Making the leap from making letter sounds, to combining those sounds in order to read words is not always easy for kids to grasp at first.
This activity takes them through the steps that they need to take to turn letter sounds into word sounds. By the end of it they will hopefully have read their very first word.
It’s split into 3 parts:
- Sound out your letters one at a time.
- Sound out your letters faster.
- Blend the sounds into the word.
It’s all done using a fish game so that the kids can interact with the word they’re using.
They squish the circles for the letter sounds and zoom their fish across the ocean when they blend the word. Because reading is more fun with squishing and zooming.
Time: 10 minutes
Ages: Little kids to Big kids
Difficulty to Set Up: Easy peasy
Skill: Learn to blend
You will need:
- Our free printable letters and mat (see above) or 2 blank sheets of card or paper to create your own
- Kitchen sponge or 3 milk bottle caps
Step 1: Prepare the letters
If you’ve been emailed our print-outs then you can print these and cut out the different elements:
- the fish
- the letter circles
Set them to one side next to the main mat.
If you’re making these yourself then draw circles and add a letter in each one. Then mark out circles on another sheet of paper for your game mat.
The letters we’ve chosen can make up simple 3 letter words. You can mix and match to create your own words.
When you’re starting out it helps to begin with words that rhyme like:
set, met, bet or fin, win, bin.
Step 2: Cut out circles from a kitchen cloth
Draw around a milk carton lid on a blue sponge. Then cut out three circles.
These 3 circles sit underneath each letter. Your child squishes each one as they sound out the letter to mark it as done.
They also look a bit like ‘bubbles’ too.
If you prefer you can also use other items rather than kitchen cloth like:
- playdough balls that they squash with their thumb.
- milk bottle caps that they can press down on.
- giant marshmallows.
Step 3: Set up your first word
This is how you set up the game:
- Choose your first word for your child to sound out. It helps if they’re already familiar with the sounds of the letters in that word. Here we have chosen the word ‘fin’.
- Place the letters on the circles at the top of the game.
- Place your sponge circles (or ‘bubbles’) on the circles underneath.
- Place your fish on the first coral, at the start of the line.
Play the game and learn to blend
Start at the top of the game mat and work your way down.
Sound out each letter on its own
Go slowly to each letter one at a time. Ask your child what the sound of the letter is. If they don’t know help them out a few times until they become familiar with the letter sounds.
Squish the sponge circles
To mark each letter sound as ‘done’, ask your child to squish the sponge circles as they make the sound.
So, in this case they must squish a bubble each time they say the sounds ‘ffff’, ‘ih’ and ‘nnnn’.
Do it faster
Sound out the letter sounds a few times, going faster and faster each time. See how quickly they can press the sponge bubbles saying the letter sounds that the sponge circle corresponds to.
Blend the word
Blend the sounds together to make the word. You will probably need to help them out the first few times as it will be a completely new concept for them.

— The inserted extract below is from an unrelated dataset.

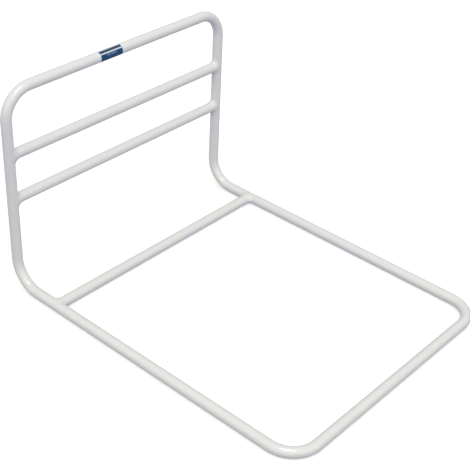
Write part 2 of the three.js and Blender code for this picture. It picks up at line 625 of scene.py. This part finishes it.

Show them that ‘ffff – iiii – nnnn’ – is fin.
As they blend the letters together they can move the fish across the line from one coral to the next.
This shows them how the word (like the fish) is a constant movement. Unlike the sponges which were one off sounds.
You can keep playing with more rhyming words (pin, din, bin) and with different sets of words (big, wig, pig).
If this has all gone well then congratulations, your child has read their first word!
If they haven’t grasped it yet then don’t worry. Blending the sounds is a new concept which takes some time and repetition for kids to get used to.
Keep showing them the same simple 3 letter words. Sound them out together and then blend the sounds together to make the word for them.
Once they’ve seen how it works a few times with the same words they can gradually start to understand how it works. One day they might surprise you by reading the word before you even ask them to.